ONNX Exporting

ONNX Exporting#

PyTorch provides a function to export the ONNX graph at this link. Quark supports the export of onnx graph for int4, int8, fp8 , float16 and bfloat16 quantized models. For int4, int8, and fp8 quantization, the quantization operators used in onnx graph are QuantizerLinear_DequantizerLinear pair. For float16 and bfloat16 quantization, the quantization operators are the cast_cast pair. Mix quantization of int4/uint4 and int8/uint8 is not supported currently. In other words, if the model contains both quantized nodes of uint4/int4 and uint8/int8, this function cannot be used to export the ONNX graph Only support weight-only and static quantization for now.

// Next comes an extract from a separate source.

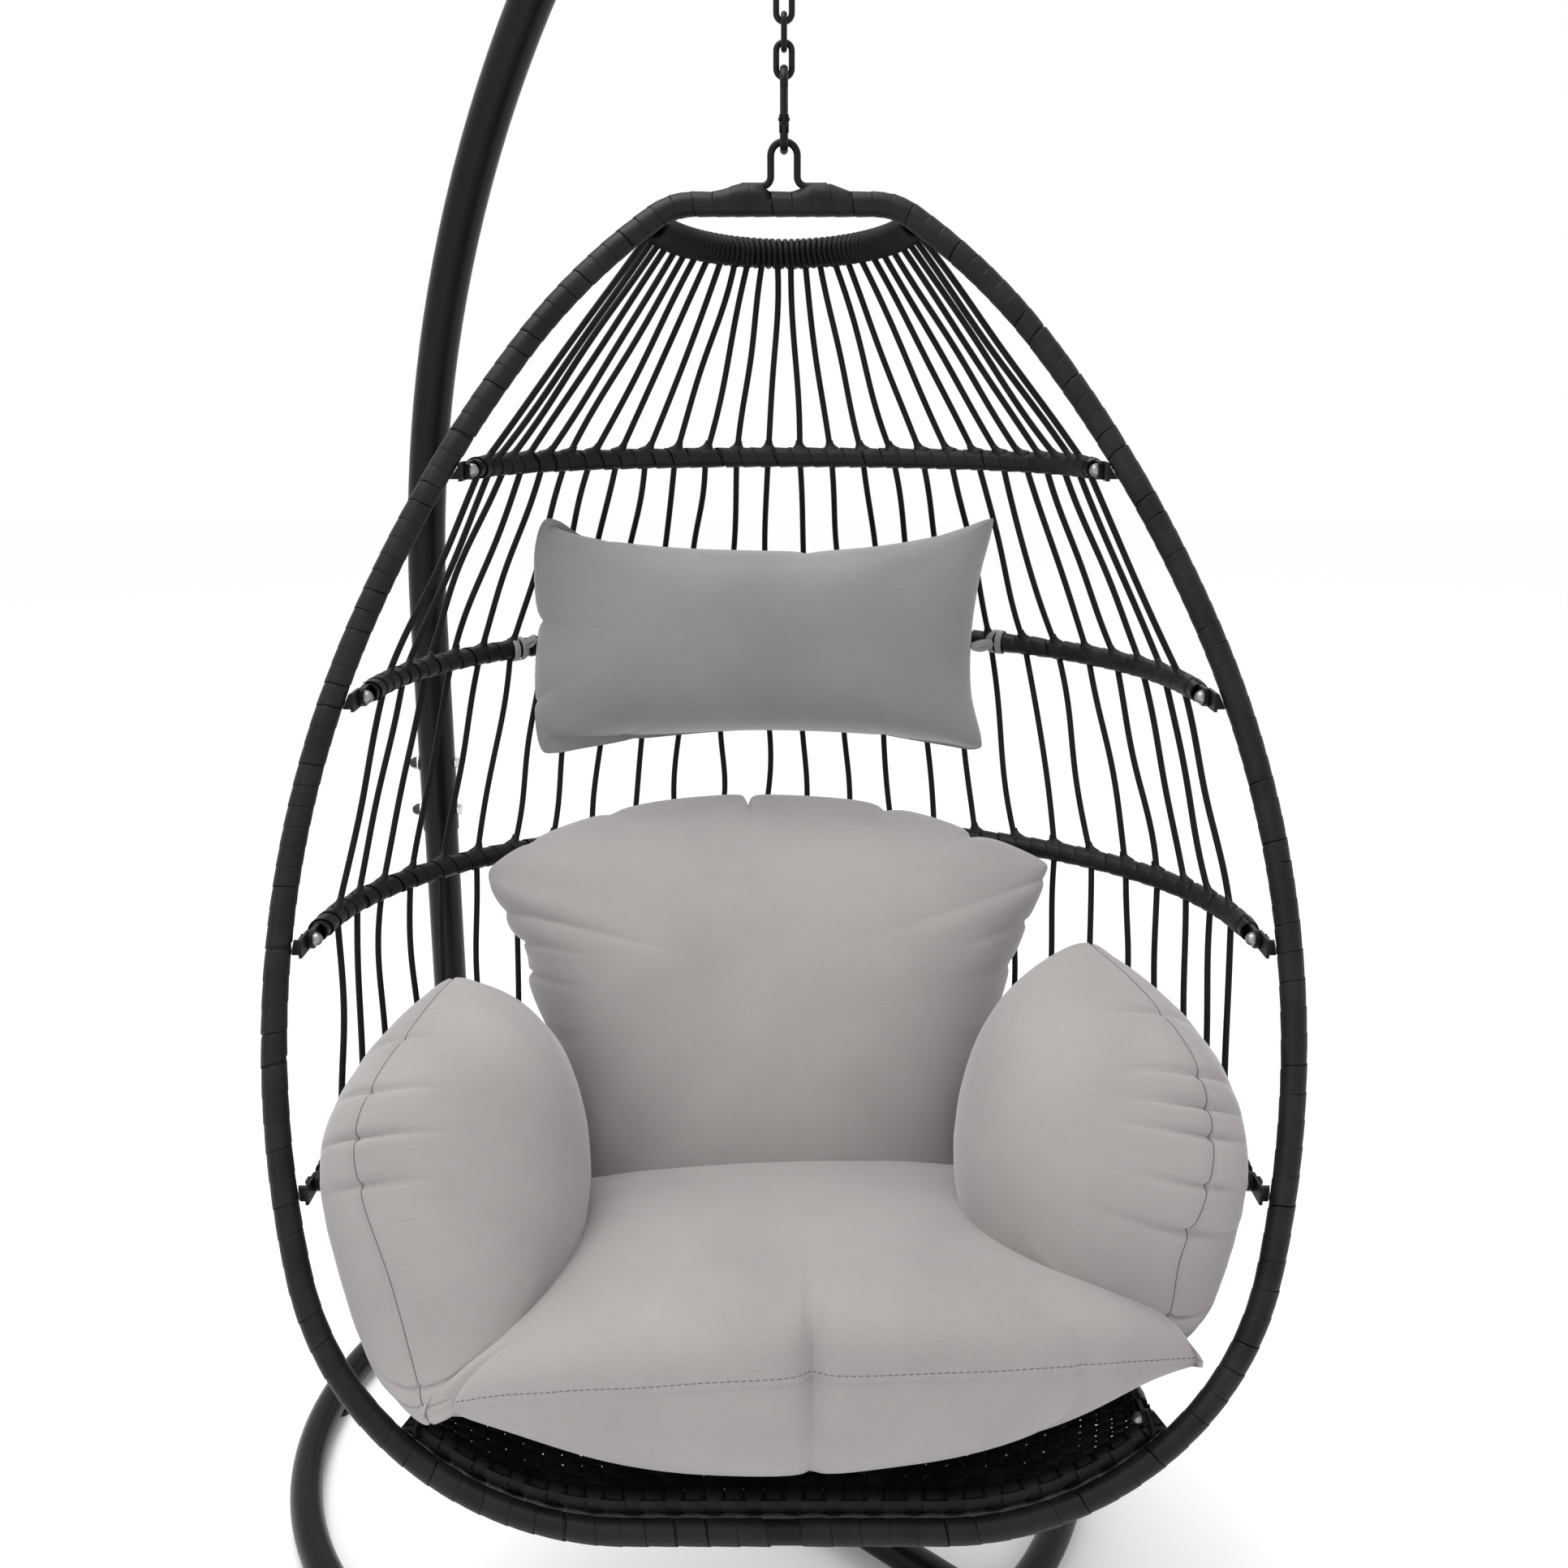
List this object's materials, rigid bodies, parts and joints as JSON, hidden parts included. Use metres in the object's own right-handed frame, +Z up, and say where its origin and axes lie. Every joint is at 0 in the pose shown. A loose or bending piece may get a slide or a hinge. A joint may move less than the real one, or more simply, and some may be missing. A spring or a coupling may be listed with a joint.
{
  "type": "hanging egg chair",
  "caption": "Hanging garden chair: a folding egg-shaped corded basket with cushions, on a chain and snap hook, under a C-shaped floor stand.",
  "frame": {"origin": "on the floor, under the middle of the bounding box", "axes": "+Z up, -Y the way a seated person faces, +X that person's left; the pole stands at the back on the -X side"},
  "size_m": [1.1072, 1.0666, 1.9766],
  "materials": {
    "stand_black_paint": "satin",
    "frame_black_paint": "satin",
    "chain_black": "gloss",
    "bolt_steel": "satin",
    "cap_nut_black": "gloss",
    "end_cap_plastic": "satin",
    "foot_rubber": "matte",
    "rattan": "satin",
    "cord": "satin",
    "pivot_nickel": "polished",
    "cushion_fabric": "matte",
    "pillow_fabric": "matte"
  },
  "bodies": {
    "stand": {"arm_upper": "stand_black_paint", "pole_lower": "stand_black_paint", "pole_bolts": "bolt_steel", "pole_washers": "bolt_steel", "pole_cap_nuts": "cap_nut_black", "arm_end_cap": "end_cap_plastic", "arm_eye": "chain_black", "arm_eye_nut": "bolt_steel", "base_ring_left": "stand_black_paint", "base_ring_right": "stand_black_paint", "base_crossbar": "stand_black_paint", "base_joint_sleeve": "stand_black_paint", "base_socket": "stand_black_paint", "base_gusset": "stand_black_paint", "base_feet": "foot_rubber"},
    "top_link": {"chain_top_link": "chain_black"},
    "chain_upper": {"chain_upper_links": "chain_black"},
    "chain_lower": {"chain_lower_links": "chain_black"},
    "snap_hook": {"hook_body": "chain_black", "hook_gate_pin": "chain_black"},
    "gate": {"hook_gate": "chain_black"},
    "basket": {"rim_tube": "frame_black_paint", "rim_wrap_top": "rattan", "rim_wrap_upper_left": "rattan", "rim_wrap_upper_right": "rattan", "rim_wrap_lower_left": "rattan", "rim_wrap_lower_right": "rattan", "pivot_tabs": "frame_black_paint", "pivot_bolts": "pivot_nickel", "pivot_nuts": "frame_black_paint", "rear_arc_tube": "frame_black_paint", "rear_arc_winding": "cord", "hanging_loop": "frame_black_paint", "cords_arc_to_bar_1": "cord", "cords_bar_1_to_bar_2": "cord", "cords_bar_2_to_bar_3": "cord", "cords_bar_3_to_bar_4": "cord", "cords_bar_4_to_seat": "cord", "seat_cushion": "cushion_fabric", "back_cushion": "cushion_fabric", "arm_cushion_left": "cushion_fabric", "arm_cushion_right": "cushion_fabric", "head_pillow": "pillow_fabric"},
    "bar_1": {"bar_1_tube": "frame_black_paint", "bar_1_wrap": "rattan"},
    "bar_2": {"bar_2_tube": "frame_black_paint", "bar_2_wrap": "rattan"},
    "bar_3": {"bar_3_tube": "frame_black_paint", "bar_3_wrap": "rattan"},
    "bar_4": {"bar_4_tube": "frame_black_paint", "bar_4_wrap": "rattan"},
    "seat": {"seat_front_rail": "frame_black_paint", "seat_back_rail": "frame_black_paint", "seat_weave": "rattan"}
  },
  "joints": [
    {"name": "swing_sideways", "type": "hinge", "parent": "stand", "child": "top_link", "pos_m": [0.0641, -0.07448, 1.8874], "axis": [0, 1, 0], "range_deg": [-6, 6]},
    {"name": "swing_front_back", "type": "hinge", "parent": "top_link", "child": "chain_upper", "pos_m": [0.0641, -0.07448, 1.8637], "axis": [1, 0, 0], "range_deg": [-8, 8]},
    {"name": "chain_twist", "type": "hinge", "parent": "chain_upper", "child": "chain_lower", "pos_m": [0.0641, -0.07448, 1.74], "axis": [0, 0, 1], "range_deg": [-12, 12]},
    {"name": "hook_twist", "type": "hinge", "parent": "chain_lower", "child": "snap_hook", "pos_m": [0.0641, -0.07448, 1.62], "axis": [0, 0, 1], "range_deg": [-12, 12]},
    {"name": "gate_open", "type": "hinge", "parent": "snap_hook", "child": "gate", "pos_m": [0.0641, -0.09048, 1.5767], "axis": [-1, 0, 0], "range_deg": [0, 25], "stiffness_Nm_per_rad": 0.05, "springref_deg": -17.19},
    {"name": "basket_tilt", "type": "hinge", "parent": "snap_hook", "child": "basket", "pos_m": [0.0641, -0.07448, 1.5585], "axis": [1, 0, 0], "range_deg": [-8, 5]},
    {"name": "bar_1_fold", "type": "hinge", "parent": "basket", "child": "bar_1", "pos_m": [0.0641, -0.14268, 1.2477], "axis": [1, 0, 0], "range_deg": [0, 58], "deforming": ["cords_arc_to_bar_1", "cords_bar_1_to_bar_2", "cords_bar_2_to_bar_3", "cords_bar_3_to_bar_4", "cords_bar_4_to_seat", "seat_cushion", "back_cushion", "arm_cushion_left", "arm_cushion_right", "head_pillow"]},
    {"name": "bar_2_fold", "type": "hinge", "parent": "basket", "child": "bar_2", "pos_m": [0.0641, -0.22298, 1.0364], "axis": [1, 0, 0], "range_deg": [0, 58]},
    {"name": "bar_3_fold", "type": "hinge", "parent": "basket", "child": "bar_3", "pos_m": [0.0641, -0.30608, 0.8176], "axis": [1, 0, 0], "range_deg": [0, 58]},
    {"name": "bar_4_fold", "type": "hinge", "parent": "basket", "child": "bar_4", "pos_m": [0.0641, -0.38668, 0.6054], "axis": [1, 0, 0], "range_deg": [0, 58]},
    {"name": "seat_fold", "type": "hinge", "parent": "basket", "child": "seat", "pos_m": [0.0641, -0.46338, 0.4035], "axis": [1, 0, 0], "range_deg": [0, 58]}
  ],
  "couplings": [
    {"joint": "hook_twist", "follows": "chain_twist", "ratio": 1},
    {"joint": "bar_2_fold", "follows": "bar_1_fold", "ratio": 1},
    {"joint": "bar_3_fold", "follows": "bar_1_fold", "ratio": 1},
    {"joint": "bar_4_fold", "follows": "bar_1_fold", "ratio": 1},
    {"joint": "seat_fold", "follows": "bar_1_fold", "ratio": 1}
  ]
}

Example of Onnx Exporting#

export_path = "./output_dir"
batch_iter = iter(calib_dataloader)
input_args = next(batch_iter)
if args.quant_scheme in ["w_int4_per_channel_sym", "w_uint4_per_group_asym", "w_int4_per_group_sym", "w_uint4_a_bfloat16_per_group_asym"]:
    uint4_int4_flag = True
else:
    uint4_int4_flag = False

from quark.torch import ModelExporter
from quark.torch.export.config.config import ExporterConfig, JsonExporterConfig
export_config = ExporterConfig(json_export_config=JsonExporterConfig())
exporter = ModelExporter(config=export_config, export_dir=export_path)
exporter.export_onnx_model(model, input_args, uint4_int4_flag=uint4_int4_flag)